Principle 8: Behavior is hierarchical
The closer we look at an agent's body while it's displaying behavior, the more we see that several things usually occur at once. This and the following principle help to establish some order here.
Let's start with the observation that from a kinematic point of view, behavior is almost always hierarchically organized. A handshake illustrates this nicely. Despite its name, this little ritual involves coordination of many body parts that are in hierarchical relationships, where subordinate parts are affected by superior ones.
In the GIF on the left it all starts with the torso, which positions the arms (which are subordinate to the torso) and leans forward during the shake. Meanwhile, the head (which also depends on the torso) orients towards the other party and the eyes (which depend on the head) need to look downwards initially to coordinate the initial grip. They then look up and connect with those of the other.
Once we start looking for hierarchies in behavior, we find them everywhere, and to make things worse, they evolve rapidly over time (recall principle 5). The consequences for AB are significant, but (fortunately) identical to those of the next principle.
Principle 9: Behavior is parallel
What is Peggy Olson from 'Mad Men' doing? She is walking. She is smoking.

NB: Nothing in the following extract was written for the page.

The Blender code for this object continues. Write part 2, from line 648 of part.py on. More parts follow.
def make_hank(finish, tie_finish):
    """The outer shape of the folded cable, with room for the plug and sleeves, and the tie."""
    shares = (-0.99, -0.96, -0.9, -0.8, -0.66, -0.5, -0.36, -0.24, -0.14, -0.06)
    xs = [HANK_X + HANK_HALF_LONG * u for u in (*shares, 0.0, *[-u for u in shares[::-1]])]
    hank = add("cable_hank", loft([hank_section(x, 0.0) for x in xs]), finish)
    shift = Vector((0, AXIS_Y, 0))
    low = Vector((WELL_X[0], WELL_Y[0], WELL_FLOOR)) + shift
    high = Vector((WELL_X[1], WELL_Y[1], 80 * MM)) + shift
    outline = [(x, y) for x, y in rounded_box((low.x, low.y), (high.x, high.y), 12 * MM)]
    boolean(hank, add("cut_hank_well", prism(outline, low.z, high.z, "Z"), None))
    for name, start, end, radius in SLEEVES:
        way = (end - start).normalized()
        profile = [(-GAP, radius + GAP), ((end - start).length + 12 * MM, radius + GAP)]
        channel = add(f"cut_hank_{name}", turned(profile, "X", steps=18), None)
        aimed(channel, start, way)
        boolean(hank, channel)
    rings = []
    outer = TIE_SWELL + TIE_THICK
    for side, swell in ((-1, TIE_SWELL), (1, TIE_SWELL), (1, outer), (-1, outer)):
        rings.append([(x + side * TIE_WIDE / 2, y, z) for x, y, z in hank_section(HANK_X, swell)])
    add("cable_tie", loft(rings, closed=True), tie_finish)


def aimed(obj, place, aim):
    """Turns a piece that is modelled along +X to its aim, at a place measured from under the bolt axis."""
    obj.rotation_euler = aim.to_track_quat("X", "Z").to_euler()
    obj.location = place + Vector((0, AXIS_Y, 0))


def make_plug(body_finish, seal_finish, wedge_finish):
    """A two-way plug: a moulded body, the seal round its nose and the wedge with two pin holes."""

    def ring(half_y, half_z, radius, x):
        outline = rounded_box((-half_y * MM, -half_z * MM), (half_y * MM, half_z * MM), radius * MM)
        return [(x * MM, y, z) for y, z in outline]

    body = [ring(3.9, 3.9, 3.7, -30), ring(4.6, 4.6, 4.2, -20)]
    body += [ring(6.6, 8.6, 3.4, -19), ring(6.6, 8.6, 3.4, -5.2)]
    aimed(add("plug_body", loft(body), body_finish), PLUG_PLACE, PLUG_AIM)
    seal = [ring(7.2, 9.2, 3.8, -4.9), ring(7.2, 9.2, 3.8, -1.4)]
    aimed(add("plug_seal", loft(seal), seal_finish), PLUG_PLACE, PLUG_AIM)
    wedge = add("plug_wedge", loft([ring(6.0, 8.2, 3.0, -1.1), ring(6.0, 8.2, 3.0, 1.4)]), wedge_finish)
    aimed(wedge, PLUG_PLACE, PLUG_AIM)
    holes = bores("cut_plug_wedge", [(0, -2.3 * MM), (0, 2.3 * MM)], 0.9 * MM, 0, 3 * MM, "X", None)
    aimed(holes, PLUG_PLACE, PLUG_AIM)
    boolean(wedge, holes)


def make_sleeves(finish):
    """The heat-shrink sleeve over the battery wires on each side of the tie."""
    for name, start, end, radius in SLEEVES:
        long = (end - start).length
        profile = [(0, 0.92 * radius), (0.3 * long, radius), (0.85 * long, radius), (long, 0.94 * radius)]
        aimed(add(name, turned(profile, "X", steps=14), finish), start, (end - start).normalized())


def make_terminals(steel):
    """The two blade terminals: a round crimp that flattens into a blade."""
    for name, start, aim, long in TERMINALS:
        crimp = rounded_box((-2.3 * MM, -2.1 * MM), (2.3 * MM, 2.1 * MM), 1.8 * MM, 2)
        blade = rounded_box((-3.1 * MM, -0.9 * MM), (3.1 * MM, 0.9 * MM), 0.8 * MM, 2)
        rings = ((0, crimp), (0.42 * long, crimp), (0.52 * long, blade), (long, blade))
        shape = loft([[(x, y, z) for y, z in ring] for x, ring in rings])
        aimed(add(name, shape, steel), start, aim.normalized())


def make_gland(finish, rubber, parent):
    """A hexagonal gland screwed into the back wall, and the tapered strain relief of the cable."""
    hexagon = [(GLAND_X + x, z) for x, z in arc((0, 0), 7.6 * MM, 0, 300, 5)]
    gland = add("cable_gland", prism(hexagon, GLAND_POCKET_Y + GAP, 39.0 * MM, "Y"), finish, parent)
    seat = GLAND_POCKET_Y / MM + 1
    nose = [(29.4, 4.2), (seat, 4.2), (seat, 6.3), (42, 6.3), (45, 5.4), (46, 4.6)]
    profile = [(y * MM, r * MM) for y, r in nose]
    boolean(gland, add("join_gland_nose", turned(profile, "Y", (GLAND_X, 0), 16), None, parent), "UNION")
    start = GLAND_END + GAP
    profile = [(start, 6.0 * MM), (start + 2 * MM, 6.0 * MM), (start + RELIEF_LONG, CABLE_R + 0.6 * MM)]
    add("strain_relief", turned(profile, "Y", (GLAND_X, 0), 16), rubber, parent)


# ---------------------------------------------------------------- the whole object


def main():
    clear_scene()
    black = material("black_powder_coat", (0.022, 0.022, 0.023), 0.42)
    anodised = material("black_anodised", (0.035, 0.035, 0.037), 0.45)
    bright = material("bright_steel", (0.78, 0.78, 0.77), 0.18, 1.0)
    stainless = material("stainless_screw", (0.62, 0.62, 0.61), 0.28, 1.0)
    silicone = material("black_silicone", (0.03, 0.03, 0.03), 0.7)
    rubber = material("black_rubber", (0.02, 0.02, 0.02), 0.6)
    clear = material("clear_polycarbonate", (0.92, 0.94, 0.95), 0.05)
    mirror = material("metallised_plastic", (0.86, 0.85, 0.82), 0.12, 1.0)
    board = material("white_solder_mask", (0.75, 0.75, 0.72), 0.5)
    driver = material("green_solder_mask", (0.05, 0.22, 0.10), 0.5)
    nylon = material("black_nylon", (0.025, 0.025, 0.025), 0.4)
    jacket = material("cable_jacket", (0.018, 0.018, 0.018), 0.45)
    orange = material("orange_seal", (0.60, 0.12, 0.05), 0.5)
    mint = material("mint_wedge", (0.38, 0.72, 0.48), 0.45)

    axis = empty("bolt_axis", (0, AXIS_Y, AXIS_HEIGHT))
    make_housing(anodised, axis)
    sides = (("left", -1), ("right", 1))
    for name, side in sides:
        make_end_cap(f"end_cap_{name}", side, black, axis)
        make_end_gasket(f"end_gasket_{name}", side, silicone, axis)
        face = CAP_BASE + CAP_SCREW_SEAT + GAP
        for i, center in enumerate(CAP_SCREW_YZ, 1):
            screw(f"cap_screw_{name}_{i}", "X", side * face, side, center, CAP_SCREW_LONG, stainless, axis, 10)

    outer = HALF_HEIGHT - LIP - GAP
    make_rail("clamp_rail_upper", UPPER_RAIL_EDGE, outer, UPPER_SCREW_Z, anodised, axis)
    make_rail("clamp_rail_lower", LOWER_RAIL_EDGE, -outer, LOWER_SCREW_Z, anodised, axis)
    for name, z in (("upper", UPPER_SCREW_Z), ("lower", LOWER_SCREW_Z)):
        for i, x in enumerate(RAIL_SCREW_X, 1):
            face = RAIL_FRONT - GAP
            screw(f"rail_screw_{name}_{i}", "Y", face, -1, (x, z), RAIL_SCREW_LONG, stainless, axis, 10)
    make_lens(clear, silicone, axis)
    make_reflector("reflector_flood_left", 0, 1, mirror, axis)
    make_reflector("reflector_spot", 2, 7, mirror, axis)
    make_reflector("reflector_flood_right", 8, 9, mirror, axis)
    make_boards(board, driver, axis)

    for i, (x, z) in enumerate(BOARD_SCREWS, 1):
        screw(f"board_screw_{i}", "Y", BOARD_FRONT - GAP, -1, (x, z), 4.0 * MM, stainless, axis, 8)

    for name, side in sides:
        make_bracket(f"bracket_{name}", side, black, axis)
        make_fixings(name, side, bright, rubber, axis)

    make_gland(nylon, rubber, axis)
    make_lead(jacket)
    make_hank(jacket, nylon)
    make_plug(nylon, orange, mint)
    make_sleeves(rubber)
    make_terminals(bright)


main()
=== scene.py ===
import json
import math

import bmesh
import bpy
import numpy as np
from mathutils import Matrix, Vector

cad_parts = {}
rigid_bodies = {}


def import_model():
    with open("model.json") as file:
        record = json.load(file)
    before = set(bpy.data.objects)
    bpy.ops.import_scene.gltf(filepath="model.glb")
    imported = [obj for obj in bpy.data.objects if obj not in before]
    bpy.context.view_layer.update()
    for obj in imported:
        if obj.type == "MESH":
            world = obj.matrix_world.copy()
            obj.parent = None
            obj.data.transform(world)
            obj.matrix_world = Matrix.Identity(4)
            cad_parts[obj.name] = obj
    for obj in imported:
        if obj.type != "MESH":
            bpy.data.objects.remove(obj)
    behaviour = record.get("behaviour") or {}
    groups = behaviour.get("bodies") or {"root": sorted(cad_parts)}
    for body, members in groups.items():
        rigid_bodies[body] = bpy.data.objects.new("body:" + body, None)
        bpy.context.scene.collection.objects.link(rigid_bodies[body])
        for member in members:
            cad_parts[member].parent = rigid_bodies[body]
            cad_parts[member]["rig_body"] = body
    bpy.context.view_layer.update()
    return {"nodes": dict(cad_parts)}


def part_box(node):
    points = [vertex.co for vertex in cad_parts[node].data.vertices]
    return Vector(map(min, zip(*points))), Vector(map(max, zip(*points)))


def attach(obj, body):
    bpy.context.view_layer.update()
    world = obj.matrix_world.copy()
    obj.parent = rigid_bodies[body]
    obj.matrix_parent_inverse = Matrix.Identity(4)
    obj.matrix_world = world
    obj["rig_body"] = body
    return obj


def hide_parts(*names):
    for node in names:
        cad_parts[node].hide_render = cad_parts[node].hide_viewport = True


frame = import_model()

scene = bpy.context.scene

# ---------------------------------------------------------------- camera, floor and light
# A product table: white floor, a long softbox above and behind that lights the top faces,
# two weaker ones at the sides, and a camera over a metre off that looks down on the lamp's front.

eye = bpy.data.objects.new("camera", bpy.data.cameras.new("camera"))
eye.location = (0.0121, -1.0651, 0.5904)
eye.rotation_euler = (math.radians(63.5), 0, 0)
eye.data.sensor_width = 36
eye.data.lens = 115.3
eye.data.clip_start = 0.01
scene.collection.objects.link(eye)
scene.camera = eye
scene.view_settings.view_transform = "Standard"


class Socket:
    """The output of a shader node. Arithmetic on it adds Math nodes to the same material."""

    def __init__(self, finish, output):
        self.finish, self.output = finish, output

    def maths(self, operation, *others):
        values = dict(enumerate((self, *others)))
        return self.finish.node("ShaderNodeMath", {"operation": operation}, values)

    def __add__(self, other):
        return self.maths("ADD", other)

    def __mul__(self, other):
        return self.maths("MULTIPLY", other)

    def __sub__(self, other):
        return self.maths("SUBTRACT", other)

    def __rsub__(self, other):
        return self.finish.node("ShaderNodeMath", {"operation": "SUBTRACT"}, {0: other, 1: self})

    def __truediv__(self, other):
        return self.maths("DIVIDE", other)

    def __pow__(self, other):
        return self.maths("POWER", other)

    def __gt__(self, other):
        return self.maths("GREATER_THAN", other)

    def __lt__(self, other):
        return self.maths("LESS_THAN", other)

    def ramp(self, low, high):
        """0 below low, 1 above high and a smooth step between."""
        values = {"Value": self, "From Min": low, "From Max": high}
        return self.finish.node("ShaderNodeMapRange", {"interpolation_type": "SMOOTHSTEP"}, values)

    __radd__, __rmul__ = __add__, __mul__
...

The fact that there are (at least) two perfectly good answers bothers no one because it's normal to do several things in parallel.
These things don't even have to be in a hierarchical relationship (litmus test: you can smoke without walking, and vice versa). Still, the consequences of principles 8 and 9 for AB are identical. They entail that the behavior stream must be composed from multiple sub-behaviors that can be hierarchically organized. As an added complication, these sub-behaviors can control distinct or overlapping motor domains of the body (eyes, mouth, limbs, ...). For an example of distinct domains, look no further than Peggy, who's smoking behavior doesn't interfere at all with her walk. For overlapping domains, imagine that Peggy were walking as well as shaking from fear - two behaviors that will effect the same body parts, but in distinctive and potentially complex ways.

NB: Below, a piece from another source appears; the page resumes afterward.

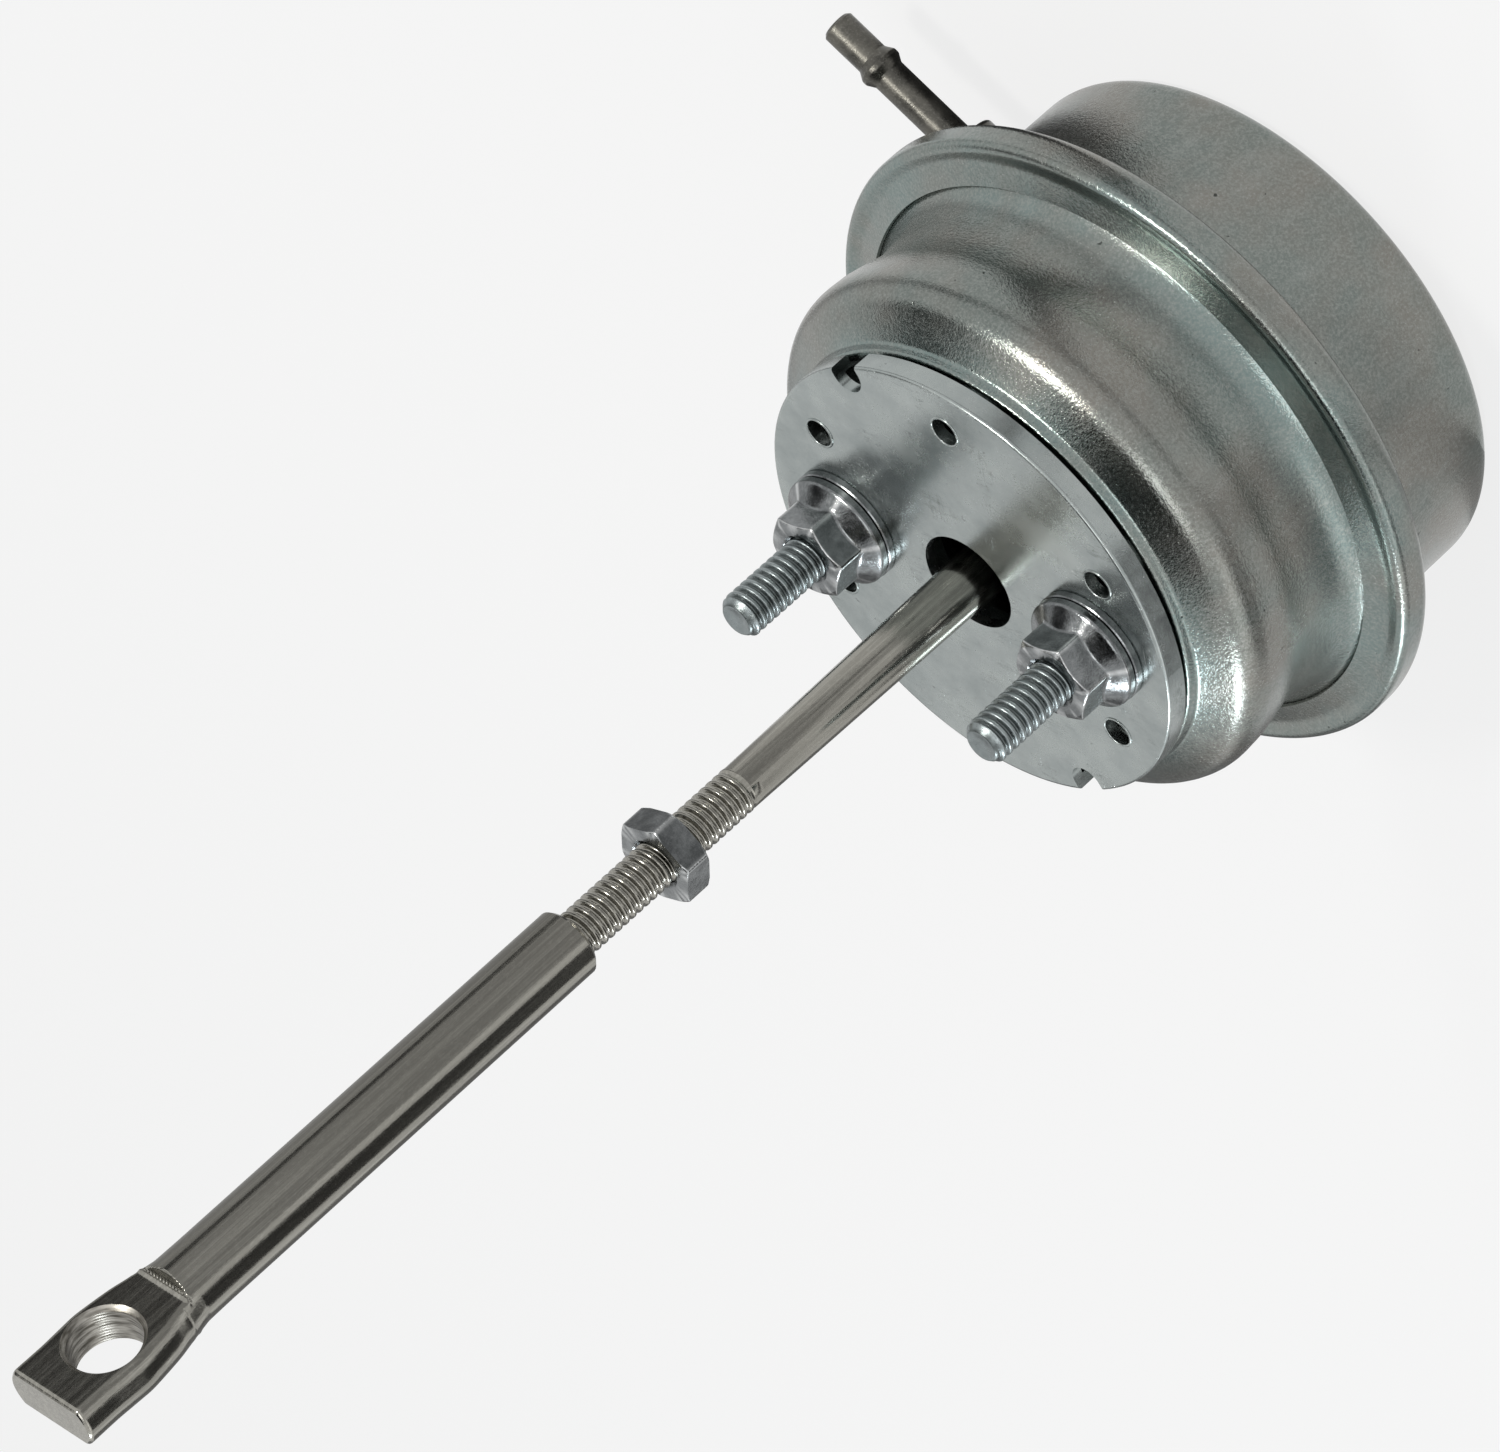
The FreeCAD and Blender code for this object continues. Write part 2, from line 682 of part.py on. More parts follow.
def eye_blank():
    """The forged flat: a waisted outline that swells round the pin hole, with rounded sides."""
    root = bar_top - eye_root_depth
    tip = eye_height + eye_tip_above_hole
    side = [
        (eye_root_width / 2, root),
        (bar_dia / 2 + eye_neck_flare, bar_top),
        (eye_width / 2 - eye_hip_inset, eye_height - eye_hip_below_hole),
        (eye_width / 2, eye_height - eye_crest_below_hole),
        (eye_width / 2 - eye_cheek_inset, eye_height + eye_cheek_above_hole),
        (eye_tip_width / 2, tip - eye_tip_bulge),
    ]
    right = Part.BSplineCurve()
    right.interpolate([point(half, height) for half, height in side])
    left = Part.BSplineCurve()
    left.interpolate([point(-half, height) for half, height in side])
    top = Part.Arc(point(side[-1][0], side[-1][1]), point(0, tip), point(-side[-1][0], side[-1][1]))
    foot = Part.makeLine(point(-side[0][0], side[0][1]), point(side[0][0], side[0][1]))
    wire = Part.Wire(Part.__sortEdges__([right.toShape(), top.toShape(), left.toShape(), foot]))
    blank = Part.Face(wire).extrude(FreeCAD.Vector(0, eye_wall, 0))
    blank.translate(FreeCAD.Vector(0, -eye_wall / 2, 0))
    flanks = []
    for edge in blank.Edges:
        box = edge.BoundBox
        if box.YLength < 1e-6 and box.ZLength > eye_tip_above_hole:
            flanks.append(edge)
    return blank.makeFillet(eye_edge_radius, flanks)


def rod_end():
    bar_r = bar_dia / 2
    bar = turned_outline([
        (0, bar_bottom, 0),
        (bar_r - bar_edge_chamfer, bar_bottom, 0),
        (bar_r, bar_bottom + bar_edge_chamfer, 0),
        (bar_r, bar_top - shoulder_chamfer, 0),
        (bar_r - shoulder_chamfer, bar_top, 0),
        (0, bar_top, 0),
    ])
    tap_r = thread_dia / 2 + running_gap
    tap_top = bar_bottom + tap_depth
    tap = turned_outline([
        (0, bar_bottom - 1, 0),
        (tap_r + 1.4, bar_bottom - 1, 0),
        (tap_r, bar_bottom + 0.4, 0),
        (tap_r, tap_top, 0),
        (0, tap_top + tap_r / math.tan(math.radians(tap_cone_angle)), 0),
    ])
    hole_r = eye_hole_dia / 2
    face = eye_wall / 2
    hole = turned_outline([
        (0, -face - 1, 0),
        (hole_r + eye_hole_chamfer + 1, -face - 1, 0),
        (hole_r, -face + eye_hole_chamfer, 0),
        (hole_r, face - eye_hole_chamfer, 0),
        (hole_r + eye_hole_chamfer + 1, face + 1, 0),
        (0, face + 1, 0),
    ])
    hole.rotate(origin, FreeCAD.Vector(1, 0, 0), 90)
    hole.translate(FreeCAD.Vector(0, 0, eye_height))
    return bar.fuse(eye_blank()).cut([tap, hole]).removeSplitter()


pieces = {
    "rear_can": rear_can,
    "front_shell": front_shell,
    "diaphragm": diaphragm,
    "mounting_plate": mounting_plate,
    "mounting_studs": mounting_studs,
    "stud_spacers": stud_spacers,
    "nut_washers": nut_washers,
    "flange_nuts": flange_nuts,
    "hose_nipple": hose_nipple,
    "nipple_collar": nipple_collar,
    "spring_seat": spring_seat,
    "return_spring": return_spring,
    "bump_stop": bump_stop,
    "piston_cup": piston_cup,
    "diaphragm_retainer": diaphragm_retainer,
    "rod_socket": rod_socket,
    "snap_ring": snap_ring,
    "actuator_rod": actuator_rod,
    "jam_nut": jam_nut,
    "rod_end": rod_end,
}

os.makedirs("parts", exist_ok=True)
for name, build in pieces.items():
    shape = build()
    solids = shape.Solids
    print(f"{name:20s} solids {len(solids)} valid {shape.isValid()} volume {shape.Volume:9.1f}")
    part = solids[0] if len(solids) == 1 else Part.Compound(solids)
    part.exportStep(f"parts/{name}.step")
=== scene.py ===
import math

import bmesh
import bpy
import numpy as np
from mathutils import Matrix, Vector


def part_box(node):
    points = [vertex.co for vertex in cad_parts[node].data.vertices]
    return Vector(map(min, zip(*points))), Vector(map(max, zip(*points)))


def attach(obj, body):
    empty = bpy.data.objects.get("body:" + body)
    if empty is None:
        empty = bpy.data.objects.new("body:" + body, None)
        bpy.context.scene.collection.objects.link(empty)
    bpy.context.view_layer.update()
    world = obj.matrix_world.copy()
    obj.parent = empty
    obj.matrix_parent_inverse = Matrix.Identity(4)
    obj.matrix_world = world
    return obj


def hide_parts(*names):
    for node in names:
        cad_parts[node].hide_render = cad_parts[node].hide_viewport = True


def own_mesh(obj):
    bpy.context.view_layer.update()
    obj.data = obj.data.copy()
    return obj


# Turbo wastegate actuator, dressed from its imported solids. Sizes are in millimetres, and mm turns them to
# metres
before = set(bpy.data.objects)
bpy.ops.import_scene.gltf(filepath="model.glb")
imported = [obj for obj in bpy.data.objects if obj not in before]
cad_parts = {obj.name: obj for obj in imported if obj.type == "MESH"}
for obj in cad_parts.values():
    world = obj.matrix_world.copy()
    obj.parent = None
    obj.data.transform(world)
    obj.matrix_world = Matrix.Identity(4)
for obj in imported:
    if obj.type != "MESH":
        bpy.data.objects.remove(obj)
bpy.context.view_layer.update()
mm = 0.001
print("frame loaded:", len(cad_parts), "nodes")


# Colour and node helpers

def hexToLinear(code):
    # sRGB hex to linear: the standard curve, a straight toe and then a power of 2.4
    parts = np.array([int(code[place:place + 2], 16) for place in (1, 3, 5)]) / 255
    linear = np.where(parts <= 0.04045, parts / 12.92, ((parts + 0.055) / 1.055) ** 2.4)
    return (*[float(value) for value in linear], 1.0)


def addNode(tree, kind, settings=None, values=None, links=None):
    # one node, with its properties, its socket values and the outputs that feed it
    node = tree.nodes.new(kind)
    for name, value in (settings or {}).items():
        setattr(node, name, value)
    for socket, value in (values or {}).items():
        node.inputs[socket].default_value = value
    for socket, source in (links or {}).items():
        tree.links.new(source, node.inputs[socket])
    return node


def newMaterial(name):
    # an empty material and its tree
    material = bpy.data.materials.new(name)
    material.use_nodes = True
    material.node_tree.nodes.clear()
    return material, material.node_tree


def perMetre(size):
    # a pattern whose repeat is this many millimetres, as a scale on coordinates in metres
    return 1 / (size * mm)


def noiseField(tree, vector, size, detail=3.0, roughness=0.55):
    # fractal noise from 0 to 1 whose largest lumps are about this many millimetres
    return addNode(tree, "ShaderNodeTexNoise",
                   values={"Scale": perMetre(size), "Detail": detail, "Roughness": roughness},
                   links={"Vector": vector}).outputs["Fac"]


def remap(tree, value, low, high, toLow=0.0, toHigh=1.0):
    # a straight ramp from one range to another, held at its ends
    return addNode(tree, "ShaderNodeMapRange", {"clamp": True},
                   {"From Min": low, "From Max": high, "To Min": toLow, "To Max": toHigh},
                   {"Value": value}).outputs["Result"]


def combine(tree, operation, first, second):
    # a Math node whose two inputs may be numbers or sockets
    node = addNode(tree, "ShaderNodeMath", {"operation": operation})
    for place, item in enumerate((first, second)):
        if isinstance(item, (int, float)):
            node.inputs[place].default_value = item
        else:
            tree.links.new(item, node.inputs[place])
    return node.outputs[0]


def tint(tree, factor, below, above):
    # mixes two colours, each a hex code or a socket, by a factor
    node = addNode(tree, "ShaderNodeMix", {"data_type": "RGBA"}, links={"Factor": factor})
    for place, item in ((6, below), (7, above)):
        if isinstance(item, str):
            node.inputs[place].default_value = hexToLinear(item)
        else:
            tree.links.new(item, node.inputs[place])
    return node.outputs[2]


def objectSpace(tree, stretch=(1, 1, 1)):
    # the piece's own coordinates in metres, squeezed per axis where a pattern is drawn out
    coordinates = addNode(tree, "ShaderNodeTexCoord").outputs["Object"]
    return addNode(tree, "ShaderNodeMapping", values={"Scale": stretch},
                   links={"Vector": coordinates}).outputs["Vector"]


def metalOutput(tree, colour, roughness, height, bump):
    # a plated or bare metal from its colour, roughness and height fields and the height's depth
    relief = addNode(tree, "ShaderNodeBump", values={"Strength": 1.0, "Distance": bump * mm},
                     links={"Height": height})
    shader = addNode(tree, "ShaderNodeBsdfPrincipled", values={"Metallic": 1.0},
                     links={"Base Color": colour, "Normal": relief.outputs["Normal"]})
    if isinstance(roughness, float):
        shader.inputs["Roughness"].default_value = roughness
    else:
        tree.links.new(roughness, shader.inputs["Roughness"])
    addNode(tree, "ShaderNodeOutputMaterial", links={"Surface": shader.outputs["BSDF"]})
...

Principles 10-12: Behavior is cognitively caused, monitored, and readable
The final three principles can be discussed together for the purposes of this overview, as they are about the relationship between behavior and cognition.
The things that emit behavior (i.e., agents) are also the things that have central nervous systems which control their behavior. And the things that see this behavior (i.e., other agents) also automatically interpret this behavior. We have been hardwired by evolution to 'read' (unobservable) cognitive causes into observable behavior and thereby give it intentionality and meaning.
Thus, in the GIF above, you don't just see an anchorwoman who is lifting and then lowering her arm - you see a lady who is trying to high-five her colleague, failing to solicit her attention, and ultimately ashamed about her failure. Tons of psychological studies have shown that such attributions are automatic and irrepressible. For AB, this implies that it's impossible to separate the behavior emitted by artificial agents from the meaning it elicits. Behaviors always express something, whether you want it to or not. AB engine development is therefore not just an engineering challenge, but also (and foremost) a psychological one. It's about convincing the player of the (artificial) meaningfulness of generated behavior, which is a topic we plan to talk about in several future posts.
We hope that this overview has given you a greater appreciation of the sheer complexity of behavior in the real world and the challenges of translating it into artificial behavior. But if you think about it, behavior is really all we have to connect with our fellow creatures, to understand them and be understood by them in turn. That's why we're passionate about it, and why we want to share more of our R&D with you in subsequent posts.